Saturday, November 03, 2018

History of hate in the US


Studies of genocide show that those who kill their neighbors must dehumanize them before such attacks are widely accepted. In America, white Americans had been dehumanizing blacks and unleashing violence on black bodies for 300 years before the rise of the re-formed Ku Klux Klan in the 1920s, when the organized targeting of Jews by hate movements began. 

The small population of Jews who lived in America throughout the 17th, 18th, and most of the 19th centuries did so in an environment of relative tolerance, backed by the assurance of the letter written by President George Washington, a slave owner, to the Hebrew Congregations of Rhode Island, stating that “the Government of the United States gives to bigotry no sanction, to persecution no assistance.”

Yet while American Jews avoided direct attack by the Ku Klux Klan in the 1920s and 1930s, anti-Semitism itself was beginning to change as a small group of anti-Semitic radicals within the Klan moved from passivity to aggression, giving rise to a native-born American anti-Semitic movement whose radical ideology helped inspire the murder of 11 congregants at Pittsburgh’s Tree of Life synagogue. 

Auto tycoon Henry Ford played a key role in this transformation. Through his widely circulated Dearborn Independent, Ford popularized alarming slurs against the Jewish people, borrowing from the fraudulent and anti-Semitic Protocols of the Elders of Zion to accuse Jews of a secret, global financial conspiracy to undermine the United States and the western world...

By the late 1980s, a prominent terrorism expert, Bruce Hoffman, argued that every significant right-wing terrorist group in the nation fell under the influence of Christian Identity ideology. Hoffman wrote this after a decade of high-profile acts of domestic terrorism. 

The Order, a group that included a number of Christian Identity believers, plotted domestic assassinations, murdered Jewish radio host Alan Berg, and attempted to counterfeit U.S. currency in hopes of destabilizing the U.S. financial system. 

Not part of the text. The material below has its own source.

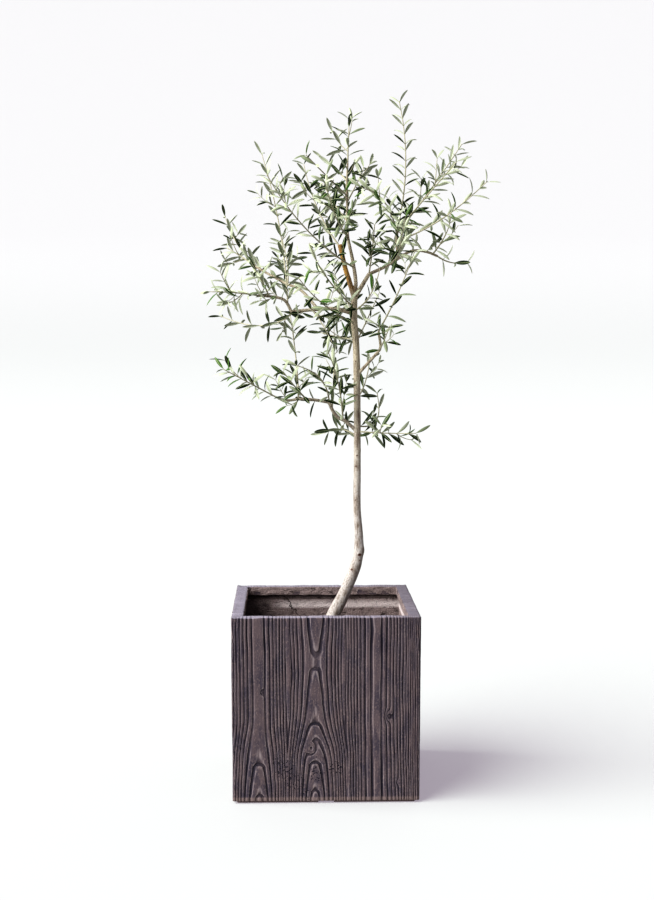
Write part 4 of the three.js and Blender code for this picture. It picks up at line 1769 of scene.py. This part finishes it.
    def _side(
        self, foot: np.ndarray, heading: np.ndarray, full: float, shortest: float,
        allowed: Callable[[np.ndarray], bool],
    ) -> Route | None:
        """One side twig, as long as its space lets it be.

        Args:
            foot: Where it leaves its shoot.
            heading: The direction that it leaves in.
            full: Its length where nothing is in its way.
            shortest: The least length that makes a twig.
            allowed: Tells of a place whether the twig may be there.

        Returns:
            Its curve, or none where it is too short.
        """
        length = full
        for reach in np.arange(self.probe_start, full + 1e-9, self.probe_step):
            place = foot + heading * reach + np.array([0, 0, self.lift * reach * reach / full])
            if not allowed(place):
                length = reach - 2 * self.probe_step
                break
        if length < shortest:
            return None
        tip = foot + heading * length + np.array([0, 0, self.lift * length])
        return Route.by_knee(foot, foot + heading * length / 2, tip)


@dataclass
class Leaf:
    """One leaf: its root, where it points, which way its upper face looks, its size and tones."""

    root: np.ndarray
    heading: np.ndarray
    upper: np.ndarray
    length: float
    width: float
    curl: float
    fold: float
    twist: float
    top: int
    under: int


# How many points a blade's section has, and which of them are its edges
SECTION = 6
EDGE_POINTS = (0, 3)


class Region(Enum):
    """The parts of the crown, each one piece of leaves, by the limbs whose masses it holds."""

    TOP = ("middle_leader", "pruned_stub")
    RIGHT = ("right_riser", "right_bough_outer", "right_bough", "low_right_bough")
    LEFT = ("left_limb_outer", "left_limb_inner", "second_left_bough")
    LOW = ("trunk", "low_left_bough_inner", "low_left_bough_outer")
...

The Covenant Sword and Arm of the Lord engaged in a number of low-level, sometimes bungled acts of terrorism; they were also arrested with chemicals that they hoped to use to poison the New York City and Washington, D.C. water systems. In both instances, near-siege-like raids became necessary to subdue the groups.

Law enforcement deserves substantial credit for undermining the anti-Semitic, racist Christian Identity terrorist groups of the 1980s and ’90s. Although their efforts sometimes led to unintended consequences, the FBI infiltrated these groups for decades, often turning member against member, and capitalizing on the inherent paranoia within each group to destroy them from within. 

The net effect was to push these groups into smaller and smaller units, from large group to cell-based and finally, to lone wolf...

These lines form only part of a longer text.